Monday, Sep. 14, 1987

Truth And Reason Upside Down

By Jacob V. Lamar Jr

Just when the CIA thought the scandal season was over, along comes Stamp-scam. Though it has none of the drama of arms-for-hostages trades or covert wars in Central America, this latest caper centers on the appropriation of a valuable rarity: 95 misprinted U.S. postage stamps that could be worth thousands of dollars each.

The scheme apparently began on March 27, 1986, when a CIA employee on Government business bought 95 $1 stamps at the McLean, Va., post office. The image on the stamps was an austere candlestick; the inscription read AMERICA'S LIGHT FUELED BY TRUTH AND REASON. At CIA headquarters in Langley, a clerk , noticed that an orange halo that should have surrounded the candle flame was instead printed in the lower right-hand corner. The curiosity was shown to several co-workers; one of them was a philatelist who realized that the misprints were collectors' items.

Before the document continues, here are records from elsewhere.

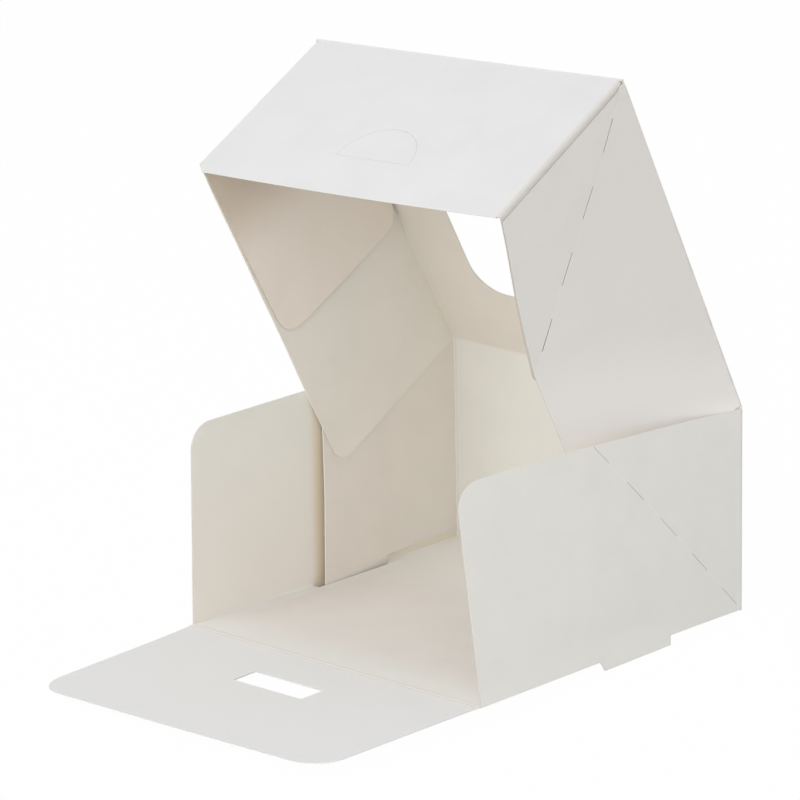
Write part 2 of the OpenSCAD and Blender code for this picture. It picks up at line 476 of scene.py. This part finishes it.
# Materials of the copies: 0 outside, 1 inside, 2 and 3 as each piece names them
FLOOR_TOP, FLOOR_LOW = 0.55, -0.12
SLICE = 12  # width of the strips that can bend
X_AXIS, Y_AXIS, Z_AXIS = (1, 0, 0), (0, 1, 0), (0, 0, 1)


def paint_tray(c, n):
    if c.y > BACK_FACE_Y and abs(n.x) > 0.7:
        return 0
    if c.y > 70.4 and abs(n.y) > 0.9:
        return 2 if n.y < 0 else 0
    if abs(n.z) > 0.9 and c.z < 0.6 or c.y < -69 and c.z < 0.8 and n.z > 0.05:
        return 1 if n.z > 0 else 0
    return 3


def paint_lid(c, n):
    x, u, v = lid_uv(c)
    if abs(v) < 0.25 and abs(n.dot(V_AXIS)) > 0.9:
        return 1 if n.dot(V_AXIS) > 0 else 0
    if u > 138 and abs(n.dot(U_AXIS)) > 0.9:
        return 1 if n.dot(U_AXIS) < 0 else 0
    return 2


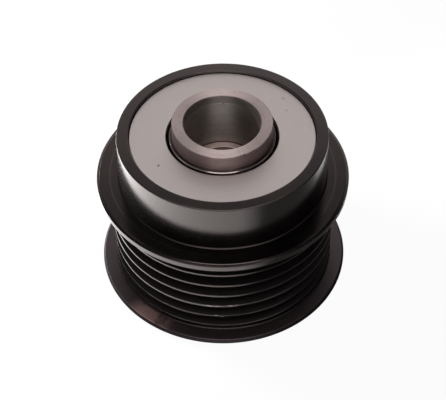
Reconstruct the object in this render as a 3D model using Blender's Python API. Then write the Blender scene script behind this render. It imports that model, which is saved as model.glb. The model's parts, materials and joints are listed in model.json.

Ordinary stamps were then substituted for the valuable ones. Six days later, 85 of the misprints were sold through a New Jersey dealer, Jacques Schiff. (The CIA staffers had attempted to sell 86, but one of the stamps was torn and, consequently, worthless.) A well-known trader of misprinted stamps, Schiff refuses to disclose how much the spooks were paid for their goods. Since then, however, Schiff has brokered three sales of the stamps. In the last transaction, 50 stamps were sold to the Mystic Stamp Co. for nearly $1 million, or $20,000 a stamp.

The nine CIA staffers involved later told investigators for the Bureau of Engraving and Printing that the nine other stamps they acquired were sent out on agency mail. Skeptics, however, believe that each of the employees kept a single stamp for himself. Jim Ellenberg, owner of a stamp- and coin-collecting shop in suburban Washington, insists he recently gained possession of one of the inverted candlestick stamps from a CIA man. Says Bill Bergstrom, office manager of the Schiff firm: "It is obvious one, all or some ((of the CIA workers)) were holding the rest."

The CIA will not say whether it has launched an internal investigation of the stamp switch, and so far there is no indication that the Justice Department has been asked to look into it. But if probers were to find that the nine staffers had illegally converted Government assets for personal use, the workers could face criminal indictment.

The candlestick goof apparently occurred on a single sheet of 400 stamps. The orange glow of the candle flame was printed first through a photo-offset process. After a random quality-control inspection, the sheet was reversed so that the candlestick and the words surrounding it were printed upside down. Of 100 erroneous stamps sent to the McLean post office, five are believed to have been sold to the public before the CIA purchase. The whereabouts of those five stamps remains unknown.

And the other 300 imperfect candlesticks? According to Charles Yeager, Washington correspondent for the weekly Linn's Stamp News, those rarities are circulating somewhere in the American heartland. "If I lived in the Midwest," says Yeager, "I'd go down to my local post office and have a look."

Conspiracy theorists can have a field day with Stampscam. Was it mere coincidence that 100 rare stamps were dispatched to the McLean post office, which is used by the CIA, while the other 300 misprinted candlesticks were shipped hundreds of miles away? Was it further coincidence that of all the customers at the post office, a CIA employee happened to buy the valuable issue? Why stop there: Could it be that profits from the stamp sales were being diverted to the contras? Or was the money being used to fund "off-the- shelf" covert activities? What did the Postmaster General know about the misprints? And when did he know it?